-- Description of the task --
From the listing below, work out how many lines contain "bodies". Reply with that number only.

-- Information provided --
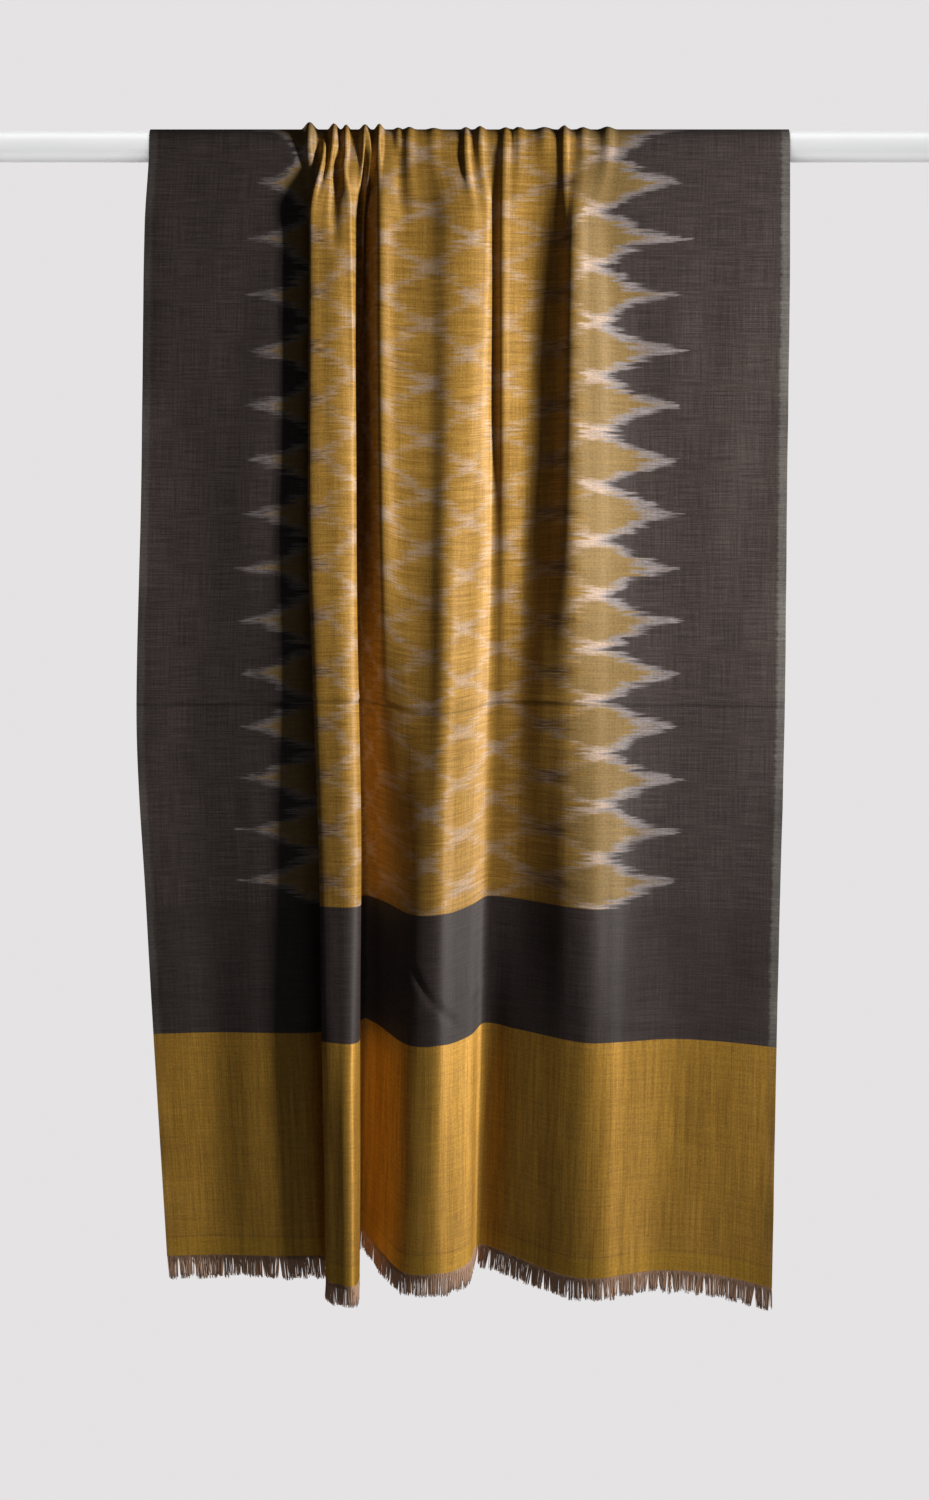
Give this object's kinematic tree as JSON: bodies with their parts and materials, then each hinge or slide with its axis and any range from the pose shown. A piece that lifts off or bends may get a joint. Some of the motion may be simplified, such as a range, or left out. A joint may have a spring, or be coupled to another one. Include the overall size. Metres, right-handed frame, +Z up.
{
  "type": "shawl on rod",
  "caption": "Woven shawl hung over a plain round rod, gathered on top into soft lengthwise folds, with a plain ground, a gold ikat field and short self fringes.",
  "frame": {"origin": "on the rod's axis, midway between the rod's ends, where the rod is held", "axes": "+Z up, +X along the rod to the right as seen from the front, and the shawl's front panel faces -Y"},
  "size_m": [1, 0.0914, 1.0697],
  "materials": {
    "rod_paint": "smooth satin white paint",
    "ikat_cloth": "fine silk weave, taupe warp crossed by dark brown and gold weft, with a soft sheen",
    "fringe_yarn": "loose taupe warp threads"
  },
  "bodies": {
    "root": {"rod": "rod_paint", "cloth": "ikat_cloth", "fringe_front": "fringe_yarn", "fringe_back": "fringe_yarn"}
  },
  "joints": []
}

-- Task result --
2